Murder, the new and present stranger

I have experienced the loss of life due to natural circumstances and even suicide but *murder, now this type of death is a new and present stranger to me.

*mur·der
/ˈmərdər/
Noun
The unlawful premeditated killing of one human being by another.
Verb
Kill (someone) unlawfully and with premeditation.
Synonyms
noun. homicide – assassination – killing – manslaughter
verb. kill – slay – assassinate – slaughter – butcher

There is pounding on the front door I can hear it in the distance as a man who resembles my ex son in law sits on the edge of my bed while tightly gripping my shoulders he shakes me, “Ma, Ma!” I awaken startled by the intensity in his eyes blue, to green to black and my mind is reeling with word “No, no, NO”! and it dawns on me, she is dead.
Alert, sitting straight up in bed, I realize this is a nightmare, only a nightmare. And I begin to pray.

Seven and half hours later my son notifies me of her disappearance. The nightmare, it was about her and there was no one I could share it with besides, no one is going to believe she reached out to me in this way. Many days ensued filled with tension and suspense as the search was on. Sleepless nights filled with nightmares and bumps in the night causing me to shoot straight up in the bed, my heart pounding away within my chest.

And though the standard coping mechanisms were tried they failed to ease the darkness which had begun to fill my belly. You know that darkness, deep within and pounding away the very words, we dread to hear. Whisperings of worst case scenarios flitting through my vivid imagination and hours of prayer to banish the very thoughts. I was on a vicious cycle destined for collision with reality whence it finally comes and could do nothing about it and so I prayed.

For weeks following her death I see his eyes looming above mine but it wasn’t my son in laws eyes I saw, it was his. And it wasn’t my screams I heard, it was hers.

I spent four days reviewing our phone chats, the photos we sent to and from and lastly the emails. The dreaded emails. I knew those last few were coming up, the ones before the make up. The ones she took such great offense to, the ones I couldn’t seem to get right. I simply let the matter rest and the dust settle thinking, “we can resolve it later”.

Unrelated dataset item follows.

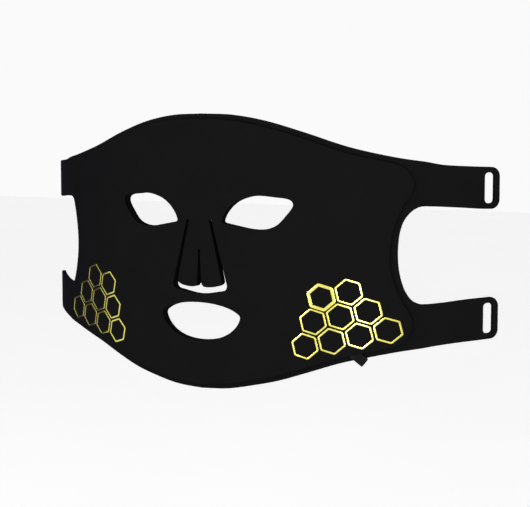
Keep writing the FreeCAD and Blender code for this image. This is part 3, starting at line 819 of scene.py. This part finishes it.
def build_arm(level, side):
    run = upper_run if level > 0 else lower_run
    loop = list(run)
    kinds = [1] + [0] * (len(run) - 2) + [1]
    mid = seam_points(run[-1], run[0])
    loop += mid
    kinds += [2] * len(mid)
    z = SLOT_CENTRE[level]
    low, high = z - SLOT_HEIGHT / 2, z + SLOT_HEIGHT / 2
    slot = rounded([(SLOT[0], low), (SLOT[1], low), (SLOT[1], high), (SLOT[0], high)],
                   SLOT_CORNER, 0.8)
    if side < 0:
        loop = [(-s, h) for s, h in loop]
        slot = [(-s, h) for s, h in slot]
    mesh = bmesh.new()
    sheet(mesh, [Loop(loop, kinds, front=0.9, back=0.8),
                 Loop(slot, hole=True, front=0.5, back=0.5)], *CARRIER, pitch=2.6, shade_slot=1)
    tag = "%s_%s" % ("upper" if level > 0 else "lower", "left" if side > 0 else "right")
    obj = finished("strap_arm_%s_skin" % tag, mesh, [CARRIER_M, WALL_SHADE_M])
    place(side * ARM_BEND[0], z, MID)
    place(side * ARM_BEND[1], z, MID)
    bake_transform(obj)
    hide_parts("strap_arm_" + tag)


def build_liner():
    """The sheet against the skin, with a round lens over each emitter."""
    extra = []
    for s, z, _ in LEDS:
        extra.append((s, z))
        for k, r in enumerate((0.6, 1.2, 1.7, 2.1, 2.45, 2.9)):
            n = 8 + 2 * k
            extra += [(s + r * math.cos(2 * math.pi * (i + k * 0.5) / n),
                       z + r * math.sin(2 * math.pi * (i + k * 0.5) / n)) for i in range(n)]
    centres = np.array([(s, z) for s, z, _ in LEDS])

    def dome(s, z):
        r = math.sqrt(((centres - (s, z)) ** 2).sum(1).min()) / LENS_RADIUS
        if r >= 1:
            return 0.0
        return LENS_RISE * (1 - r * r) ** 0.75

    mesh = bmesh.new()
    loops = [Loop(liner_line, front=0.1, back=0.35)]
    for line, lip in ((eye_left, 3.0), (eye_right, 3.0), (nose, 1.6), (mouth, 3.0)):
        loops.append(Loop(grown(line, lip), hole=True, front=0.1, back=0.35))
    sheet(mesh, loops, *LINER, extra=extra, dome=dome, steps=3)
    obj = finished("skin_liner_sheet", mesh, [LINER_M])
    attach(obj, "mask_panel")
    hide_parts("skin_liner")


# Rings of an emitter, from the film to the middle of its lens: a body of half width,
# half height, corner radius and depth, then a lens of radius and depth.
LED_BODY = [(1.40, 1.75, 0.35, 3.36), (1.40, 1.75, 0.35, 3.95), (1.33, 1.68, 0.33, 4.06),
            (1.20, 1.55, 0.30, 4.10)]
LED_LENS = [(1.12, 4.10), (1.05, 3.98), (0.8, 4.0), (0.45, 4.08), (0.12, 4.11)]
LED_SIDES = 24


def led_rings(s, z):
    """Points of one emitter's rings, each with LED_SIDES of them."""
    for w, h, r, d in LED_BODY:
        ring = []
        for cx, cz, a in ((1, 1, 0), (-1, 1, 90), (-1, -1, 180), (1, -1, 270)):
            ring += arc(cx * (w - r), cz * (h - r), r, a, a + 90, LED_SIDES // 4 - 1)
        yield [place(s + x, z + y, d) for x, y in ring]
    turn = 360 / LED_SIDES
    for r, d in LED_LENS:
        angles = [math.radians((i + 0.5) * turn) for i in range(LED_SIDES)]
        yield [place(s + r * math.cos(a), z + r * math.sin(a), d) for a in angles]


def build_leds():
    """Small packages with a round lens, facing the skin."""
    for kind, lens in (("red", RED_M), ("infrared", INFRA_M)):
        mesh = bmesh.new()
        for s, z, own in LEDS:
            if own != kind:
                continue
            last = None
            for k, points in enumerate(led_rings(s, z)):
                ring = [mesh.verts.new(p) for p in points]
                for i in range(LED_SIDES if last else 0):
                    j = (i + 1) % LED_SIDES
                    face = mesh.faces.new((last[i], last[j], ring[j], ring[i]))
                    face.material_index = 1 if k > len(LED_BODY) else 0
                last = ring
            mesh.faces.new(last).material_index = 1
        obj = finished("led_packages_" + kind, mesh, [PACKAGE_M, lens])
        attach(obj, "mask_panel")
        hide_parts("leds_" + kind)


# ---- honeycomb trims ----------------------------------------------------

# Section of a bar: offset across it in line widths, and height over the cover.
TRIM_SECTION = [(-0.50, -0.05), (-0.50, 0.28), (-0.47, 0.39), (-0.42, 0.44), (-0.36, 0.45),
                (0.0, 0.45), (0.36, 0.45), (0.42, 0.44), (0.47, 0.39), (0.50, 0.28),
                (0.50, -0.05)]


def hexagon(i, j):
    """Rounded outline of one cell of the honeycomb, on the front projection."""
    down = HEX_TILT - math.radians(120)
    cx = HEX_FIRST[0] + HEX_PITCH * (i * math.cos(HEX_TILT) + j * math.cos(down))
    cz = HEX_FIRST[1] + HEX_PITCH * (i * math.sin(HEX_TILT) + j * math.sin(down))
    corners = []
    for q in range(6):
        a = HEX_TILT + math.pi / 2 + q * math.pi / 3
        corners.append((cx + HEX_RADIUS * math.cos(a), cz + HEX_RADIUS * math.sin(a)))
    return rounded(corners, 1.1, 1.0)


def build_trim(side):
    mesh = bmesh.new()
    for cell, spot in enumerate(HEX_CELLS):
        line = HEX_KEY_LINE if cell == 0 and side > 0 else HEX_LINE
        path = hexagon(*spot)
        p, n = np.array(path), normals(path)
        rings = []
        for t, h in TRIM_SECTION:
            rings.append([mesh.verts.new(place(side * along(x), z, -h))
                          for x, z in p + n * (t * line)])
        m = len(path)
        for a, b in zip(rings, rings[1:]):
            for k in range(m):
                e = (k + 1) % m
                face = (a[k], a[e], b[e], b[k])
                mesh.faces.new(face if side > 0 else face[::-1])
    bmesh.ops.recalc_face_normals(mesh, faces=mesh.faces)
    name = "left" if side > 0 else "right"
    obj = finished("honeycomb_%s_trim" % name, mesh, [GOLD_M])
    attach(obj, "mask_panel")
    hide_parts("honeycomb_" + name)


# ---- power inlet --------------------------------------------------------

def port_frame():
    """Axes at the inlet's mouth: out along it, across it, out of the sheet."""
    a = plan_angle(PORT_AT[0])
    t = Vector((math.cos(a), math.sin(a), 0))
    out = t * math.cos(PORT_TILT) + Vector((0, 0, -math.sin(PORT_TILT)))
    normal = Vector((math.sin(a), -math.cos(a), 0))
    return place(*PORT_AT), (out, normal.cross(out), normal)


def superring(mesh, origin, axes, x, size, power, wide=1.0, n=40):
    """A ring across the inlet: power 2 is a circle, 8 or 9 a square with soft corners."""
    out, across, normal = axes
    ring = []
    for i in range(n):
        a = 2 * math.pi * (i + 0.5) / n
        c, s = math.cos(a), math.sin(a)
        r = size / (abs(c) ** power + abs(s) ** power) ** (1 / power)
        p = origin + (out * x + across * (r * c * wide) + normal * (r * s)) * 0.001
        ring.append(mesh.verts.new(p))
    return ring


def ringed(rows, name, material, solid=False):
    """Object of rings (x, size, power, width) along the inlet's axis; solid shuts its ends."""
    origin, axes = port_frame()
    mesh = bmesh.new()
    rings = [superring(mesh, origin, axes, *row) for row in rows]
    for a, b in zip(rings, rings[1:]):
        for i in range(len(a)):
            j = (i + 1) % len(a)
            mesh.faces.new((a[i], a[j], b[j], b[i]))
    if solid:
        mesh.faces.new(rings[0][::-1])
        mesh.faces.new(rings[-1])
    bmesh.ops.recalc_face_normals(mesh, faces=mesh.faces)
    return finished(name, mesh, [material])


def build_port():
    shell = [(-13.8, 2.2, 8), (-13.95, 2.35, 8), (-13.6, 2.5, 9), (-5.0, 2.5, 9), (-4.8, 2.44, 9),
             (-4.55, 2.44, 9), (-4.35, 2.5, 9), (-0.45, 2.5, 9), (-0.15, 2.42, 8),
             (-0.02, 2.25, 7)]
    bore = [(0.0, 2.08, 2), (-0.08, 2.0, 2), (-0.25, 1.95, 2), (-11.6, 1.95, 2)]
    obj = ringed([(*row, 1.28) for row in shell] + bore, "port_housing_body", PORT_M, True)
    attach(obj, "mask_panel")
    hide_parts("port_housing")
    sleeve = [(-10.0, 1.25), (-10.0, 1.88), (-0.35, 1.88), (-0.16, 1.84), (-0.06, 1.72),
              (-0.03, 1.56), (-0.07, 1.42), (-0.2, 1.30), (-0.45, 1.25), (-9.99, 1.25)]
    obj = ringed([(*row, 2) for row in sleeve], "port_sleeve_ring", NICKEL_M)
    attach(obj, "mask_panel")
    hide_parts("port_sleeve")


def dress(node, material):
    """Gives a carried-over CAD node its procedural material."""
    obj = nodes[node]
    for i in range(max(1, len(obj.material_slots))):
        if i < len(obj.material_slots):
            obj.material_slots[i].material = material
        else:
            obj.data.materials.append(material)


# ---- studio -------------------------------------------------------------

def build_floor():
    bpy.ops.mesh.primitive_plane_add(size=14.0, location=(0, 0, -0.42))
    floor = bpy.context.object
    floor.name = "floor"
    m = Shader("pale_floor", Specular_IOR_Level=0.0)
    m.put(m.ramp(m.noise(3.0, 2.0), [(0.3, (0.90, 0.90, 0.90)), (0.7, (0.92, 0.92, 0.92))]),
          "Base Color")
    m.bsdf.inputs["Roughness"].default_value = 0.9
    m.bsdf.inputs["Emission Color"].default_value = (1, 1, 1, 1)
    m.bsdf.inputs["Emission Strength"].default_value = 0.375
    floor.data.materials.append(m.m)
    floor.visible_glossy = False


def build_world():
    """White to the camera; the light comes from a room that is lit on one side."""
    world = bpy.context.scene.world or bpy.data.worlds.new("studio")
    bpy.context.scene.world = world
    world.use_nodes = True
    tree = world.node_tree
    seen = tree.nodes["Background"]
    seen.inputs["Color"].default_value = (1, 1, 1, 1)
    seen.inputs["Strength"].default_value = 0.955
    where = tree.nodes.new("ShaderNodeTexCoord").outputs["Generated"]

    def half_room(toward, least, full, dark, light):
        """A background that is lit on one side; the dark side has its own tint."""
        side = tree.nodes.new("ShaderNodeVectorMath")
        side.operation = "DOT_PRODUCT"
        side.inputs[1].default_value = Vector(toward).normalized()
        tree.links.new(where, side.inputs[0])
        level = tree.nodes.new("ShaderNodeMapRange")
        level.interpolation_type = "SMOOTHSTEP"
        level.inputs["From Min"].default_value = least
        level.inputs["From Max"].default_value = full
        tree.links.new(side.outputs["Value"], level.inputs["Value"])
        tint = tree.nodes.new("ShaderNodeMix")
        tint.data_type = "RGBA"
        tint.inputs[6].default_value = (*dark, 1.0)
        tint.inputs[7].default_value = (*light, 1.0)
        tree.links.new(level.outputs["Result"], tint.inputs["Factor"])
        room = tree.nodes.new("ShaderNodeBackground")
        tree.links.new(tint.outputs[2], room.inputs["Color"])
        return room.outputs["Background"]

    def either(fac, a, b):
        mix = tree.nodes.new("ShaderNodeMixShader")
        for source, socket in zip((fac, a, b), mix.inputs):
            tree.links.new(source, socket)
        return mix.outputs["Shader"]

    path = tree.nodes.new("ShaderNodeLightPath").outputs
    soft = half_room((0.54, -0.83, 0.1), -0.12, 0.10, (0.04, 0.04, 0.04), (1, 1, 1))
    glints = half_room((0.259, -0.966, 0.0), -0.03, 0.02, (0.06, 0.063, 0.15), (1, 1, 1))
    lit = either(path["Is Glossy Ray"], soft, glints)
    shown = either(path["Is Camera Ray"], lit, seen.outputs["Background"])
    tree.links.new(shown, tree.nodes["World Output"].inputs["Surface"])


def build_lamps():
    for name, at, size, power in (("key", (-0.3, -1.7, 1.2), 0.5, 6.0),
                                  ("fill", (1.5, -1.1, 0.5), 0.7, 4.0),
                                  ("strip_low", (0.12, -1.5, -0.14), 0.16, 1.6),
                                  ("strip_side", (0.72, -1.3, -0.16), 0.2, 2.2),
                                  ("kicker", (-1.3, -0.3, 0.9), 0.2, 2.0)):
        light = bpy.data.lights.new(name, "AREA")
        light.energy = power
        light.size = size
        lamp = bpy.data.objects.new(name, light)
        lamp.location = at
        lamp.rotation_euler = (-Vector(at)).to_track_quat("-Z", "Y").to_euler()
        bpy.context.scene.collection.objects.link(lamp)


def build_camera():
    camera = bpy.data.cameras.new("camera")
    camera.sensor_width = 36.0
    camera.lens = 97.4
    eye = bpy.data.objects.new("camera", camera)
    eye.location = (0.5058, -0.8035, 0.0855)
    az, el = math.radians(29.53), math.radians(5.19)
    forward = Vector((-math.sin(az) * math.cos(el), math.cos(az) * math.cos(el), -math.sin(el)))
    eye.rotation_euler = forward.to_track_quat("-Z", "Y").to_euler()
    bpy.context.scene.collection.objects.link(eye)
    bpy.context.scene.camera = eye


build_cover()
build_tongue()
build_flap(1)
build_flap(-1)
build_carrier()
for arm_level in (1, -1):
    for arm_side in (1, -1):
        build_arm(arm_level, arm_side)
build_liner()
build_leds()
build_trim(1)
build_trim(-1)
build_port()
for cad_node, cad_material in (("led_flex", FLEX_M), ("driver_board", BOARD_M),
                               ("driver_chip", CHIP_M), ("board_inductor", CHIP_M),
                               ("board_resistors", RESISTOR_M),
                               ("lead_positive", LEAD_RED_M),
                               ("lead_negative", LEAD_BLACK_M), ("port_contact", BRASS_M)):
    dress(cad_node, cad_material)
build_floor()
bpy.context.scene.view_settings.view_transform = "Standard"
build_world()
build_lamps()
build_camera()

I reached out to her the day before she disappeared and she flooded my email with photos of my grand daughter’s first birthday party. I took joy in the photos and we broke ground on new conversation revolving around the children and the birthday party. I had no idea this would be the last time she and I would communicate…

Friends, do your best to keep a clean slate with your loved ones. We are not guaranteed tomorrow, not even this minute. So resolve to love, live and let live and if there is a tomorrow resolve to do it again. Time is of the essence and is never promised.